Exercise:
In the listing that follows, locate the line containing "make_back_boards()" and the line containing "obj.matrix_world = Matrix.Identity(4)". Retype exactly those two lines and every line between them, and nothing more.
━━━━━━━━━━━━━━━━
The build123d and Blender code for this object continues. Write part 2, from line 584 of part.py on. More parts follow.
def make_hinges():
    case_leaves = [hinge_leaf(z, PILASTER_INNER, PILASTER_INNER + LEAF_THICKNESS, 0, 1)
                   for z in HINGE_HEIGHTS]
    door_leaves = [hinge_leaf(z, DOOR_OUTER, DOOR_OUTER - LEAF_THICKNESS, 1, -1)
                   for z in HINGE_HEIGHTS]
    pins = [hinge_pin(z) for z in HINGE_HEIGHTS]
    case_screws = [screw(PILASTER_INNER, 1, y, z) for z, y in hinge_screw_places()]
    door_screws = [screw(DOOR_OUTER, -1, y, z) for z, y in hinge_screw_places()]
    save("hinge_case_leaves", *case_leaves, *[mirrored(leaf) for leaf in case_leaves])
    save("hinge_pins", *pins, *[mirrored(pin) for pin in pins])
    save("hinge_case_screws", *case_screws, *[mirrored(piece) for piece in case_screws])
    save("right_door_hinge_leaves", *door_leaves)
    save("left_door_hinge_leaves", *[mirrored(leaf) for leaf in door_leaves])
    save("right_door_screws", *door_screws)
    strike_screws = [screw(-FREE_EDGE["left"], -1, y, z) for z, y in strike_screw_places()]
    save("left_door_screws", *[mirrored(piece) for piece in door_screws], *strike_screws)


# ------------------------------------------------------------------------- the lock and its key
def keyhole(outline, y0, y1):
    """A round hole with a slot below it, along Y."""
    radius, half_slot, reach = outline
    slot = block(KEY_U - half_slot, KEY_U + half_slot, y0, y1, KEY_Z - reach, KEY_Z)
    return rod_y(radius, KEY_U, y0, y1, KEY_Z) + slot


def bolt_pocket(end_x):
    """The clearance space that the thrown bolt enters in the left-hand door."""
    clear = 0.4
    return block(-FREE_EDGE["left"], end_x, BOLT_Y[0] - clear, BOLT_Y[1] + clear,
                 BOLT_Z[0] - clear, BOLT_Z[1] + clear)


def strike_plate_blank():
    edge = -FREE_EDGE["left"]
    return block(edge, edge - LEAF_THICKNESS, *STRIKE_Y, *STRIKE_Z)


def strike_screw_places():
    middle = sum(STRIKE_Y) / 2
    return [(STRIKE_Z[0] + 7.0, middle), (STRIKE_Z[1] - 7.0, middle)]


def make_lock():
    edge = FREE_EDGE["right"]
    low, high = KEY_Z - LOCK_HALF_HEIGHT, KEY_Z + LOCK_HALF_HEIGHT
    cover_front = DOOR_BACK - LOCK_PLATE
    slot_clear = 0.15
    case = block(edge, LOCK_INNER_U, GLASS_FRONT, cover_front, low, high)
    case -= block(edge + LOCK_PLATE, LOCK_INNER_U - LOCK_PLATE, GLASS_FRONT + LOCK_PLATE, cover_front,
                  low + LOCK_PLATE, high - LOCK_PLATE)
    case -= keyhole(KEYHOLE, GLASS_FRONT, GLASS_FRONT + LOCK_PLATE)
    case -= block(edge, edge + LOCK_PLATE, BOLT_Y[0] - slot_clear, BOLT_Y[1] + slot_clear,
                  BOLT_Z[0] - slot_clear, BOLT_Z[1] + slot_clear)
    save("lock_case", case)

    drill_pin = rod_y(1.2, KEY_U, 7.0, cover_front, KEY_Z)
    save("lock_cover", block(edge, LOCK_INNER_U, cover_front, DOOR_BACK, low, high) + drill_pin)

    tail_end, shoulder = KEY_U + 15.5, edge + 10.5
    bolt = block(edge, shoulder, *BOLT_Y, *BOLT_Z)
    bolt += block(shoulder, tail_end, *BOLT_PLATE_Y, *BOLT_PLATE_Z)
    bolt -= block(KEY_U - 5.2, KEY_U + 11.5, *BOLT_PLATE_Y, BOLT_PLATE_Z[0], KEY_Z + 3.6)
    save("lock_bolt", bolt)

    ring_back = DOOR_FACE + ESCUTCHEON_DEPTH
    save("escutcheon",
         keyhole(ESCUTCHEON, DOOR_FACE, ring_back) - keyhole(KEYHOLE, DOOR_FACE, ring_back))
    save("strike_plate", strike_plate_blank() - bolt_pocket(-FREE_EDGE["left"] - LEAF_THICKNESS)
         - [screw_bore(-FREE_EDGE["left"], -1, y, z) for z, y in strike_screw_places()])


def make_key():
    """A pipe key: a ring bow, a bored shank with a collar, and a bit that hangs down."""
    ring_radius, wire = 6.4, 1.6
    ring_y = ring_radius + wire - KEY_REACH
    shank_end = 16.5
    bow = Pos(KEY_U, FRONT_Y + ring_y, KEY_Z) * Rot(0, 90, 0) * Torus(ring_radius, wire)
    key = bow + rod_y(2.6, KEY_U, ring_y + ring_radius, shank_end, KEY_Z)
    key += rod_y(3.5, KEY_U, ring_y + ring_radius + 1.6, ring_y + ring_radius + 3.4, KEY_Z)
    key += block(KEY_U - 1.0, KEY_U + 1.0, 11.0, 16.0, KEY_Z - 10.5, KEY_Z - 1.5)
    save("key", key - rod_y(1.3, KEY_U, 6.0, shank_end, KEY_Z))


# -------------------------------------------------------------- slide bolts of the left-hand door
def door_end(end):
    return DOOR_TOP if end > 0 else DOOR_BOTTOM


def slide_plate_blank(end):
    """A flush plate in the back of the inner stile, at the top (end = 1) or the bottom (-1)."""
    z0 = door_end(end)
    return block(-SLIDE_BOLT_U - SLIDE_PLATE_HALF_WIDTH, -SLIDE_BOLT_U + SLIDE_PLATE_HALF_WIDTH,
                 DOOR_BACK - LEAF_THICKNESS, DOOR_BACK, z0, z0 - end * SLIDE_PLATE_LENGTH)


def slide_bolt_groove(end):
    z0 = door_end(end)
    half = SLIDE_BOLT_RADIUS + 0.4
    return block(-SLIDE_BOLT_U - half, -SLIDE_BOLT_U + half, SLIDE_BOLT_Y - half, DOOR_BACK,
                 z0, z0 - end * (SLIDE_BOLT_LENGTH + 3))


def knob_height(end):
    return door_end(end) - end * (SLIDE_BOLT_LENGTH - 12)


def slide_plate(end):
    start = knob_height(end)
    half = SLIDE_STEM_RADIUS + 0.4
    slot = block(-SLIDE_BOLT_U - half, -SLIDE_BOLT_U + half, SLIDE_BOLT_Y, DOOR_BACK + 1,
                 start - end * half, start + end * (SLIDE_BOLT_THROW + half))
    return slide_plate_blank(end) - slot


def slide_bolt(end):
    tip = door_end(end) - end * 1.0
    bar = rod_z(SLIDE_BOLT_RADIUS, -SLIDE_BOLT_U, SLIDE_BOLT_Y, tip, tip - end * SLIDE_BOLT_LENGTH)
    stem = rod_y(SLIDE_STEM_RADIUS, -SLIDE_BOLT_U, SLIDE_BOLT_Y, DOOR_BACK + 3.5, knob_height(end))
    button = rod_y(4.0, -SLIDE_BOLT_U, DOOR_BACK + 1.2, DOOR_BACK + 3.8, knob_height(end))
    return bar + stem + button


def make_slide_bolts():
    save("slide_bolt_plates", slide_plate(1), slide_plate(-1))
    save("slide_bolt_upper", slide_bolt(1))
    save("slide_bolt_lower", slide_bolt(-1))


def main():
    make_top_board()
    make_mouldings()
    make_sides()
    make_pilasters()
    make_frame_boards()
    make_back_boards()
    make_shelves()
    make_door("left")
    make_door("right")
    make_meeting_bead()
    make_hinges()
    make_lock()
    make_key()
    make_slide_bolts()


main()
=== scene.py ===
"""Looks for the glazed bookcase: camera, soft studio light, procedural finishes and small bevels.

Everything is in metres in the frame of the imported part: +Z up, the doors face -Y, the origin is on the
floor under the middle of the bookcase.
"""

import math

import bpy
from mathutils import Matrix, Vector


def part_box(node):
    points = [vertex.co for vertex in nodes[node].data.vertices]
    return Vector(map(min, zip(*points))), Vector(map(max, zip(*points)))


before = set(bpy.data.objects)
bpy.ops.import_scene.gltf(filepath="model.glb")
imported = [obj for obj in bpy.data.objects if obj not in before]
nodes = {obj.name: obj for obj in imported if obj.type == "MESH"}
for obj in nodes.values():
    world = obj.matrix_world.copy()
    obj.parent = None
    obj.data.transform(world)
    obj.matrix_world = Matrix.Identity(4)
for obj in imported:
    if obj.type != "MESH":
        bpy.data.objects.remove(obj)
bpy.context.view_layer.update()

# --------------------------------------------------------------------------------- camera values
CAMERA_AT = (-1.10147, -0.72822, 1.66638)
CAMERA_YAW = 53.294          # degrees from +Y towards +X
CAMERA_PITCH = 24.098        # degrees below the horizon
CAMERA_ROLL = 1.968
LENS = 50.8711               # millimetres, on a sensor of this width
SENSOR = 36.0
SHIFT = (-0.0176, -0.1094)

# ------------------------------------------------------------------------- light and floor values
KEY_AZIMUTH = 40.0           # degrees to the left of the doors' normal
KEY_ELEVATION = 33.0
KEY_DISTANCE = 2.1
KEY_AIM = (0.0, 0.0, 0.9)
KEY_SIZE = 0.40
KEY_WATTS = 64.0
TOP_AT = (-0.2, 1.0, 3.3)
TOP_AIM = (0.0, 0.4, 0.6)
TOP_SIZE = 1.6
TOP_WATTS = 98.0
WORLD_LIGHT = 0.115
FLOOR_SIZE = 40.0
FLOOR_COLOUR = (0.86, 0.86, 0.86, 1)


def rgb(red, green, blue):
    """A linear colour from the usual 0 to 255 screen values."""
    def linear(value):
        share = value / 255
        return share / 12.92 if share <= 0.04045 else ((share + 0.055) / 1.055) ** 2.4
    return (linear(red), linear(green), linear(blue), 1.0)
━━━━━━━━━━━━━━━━
Task response:
    make_back_boards()
    make_shelves()
    make_door("left")
    make_door("right")
    make_meeting_bead()
    make_hinges()
    make_lock()
    make_key()
    make_slide_bolts()


main()
=== scene.py ===
"""Looks for the glazed bookcase: camera, soft studio light, procedural finishes and small bevels.

Everything is in metres in the frame of the imported part: +Z up, the doors face -Y, the origin is on the
floor under the middle of the bookcase.
"""

import math

import bpy
from mathutils import Matrix, Vector


def part_box(node):
    points = [vertex.co for vertex in nodes[node].data.vertices]
    return Vector(map(min, zip(*points))), Vector(map(max, zip(*points)))


before = set(bpy.data.objects)
bpy.ops.import_scene.gltf(filepath="model.glb")
imported = [obj for obj in bpy.data.objects if obj not in before]
nodes = {obj.name: obj for obj in imported if obj.type == "MESH"}
for obj in nodes.values():
    world = obj.matrix_world.copy()
    obj.parent = None
    obj.data.transform(world)
    obj.matrix_world = Matrix.Identity(4)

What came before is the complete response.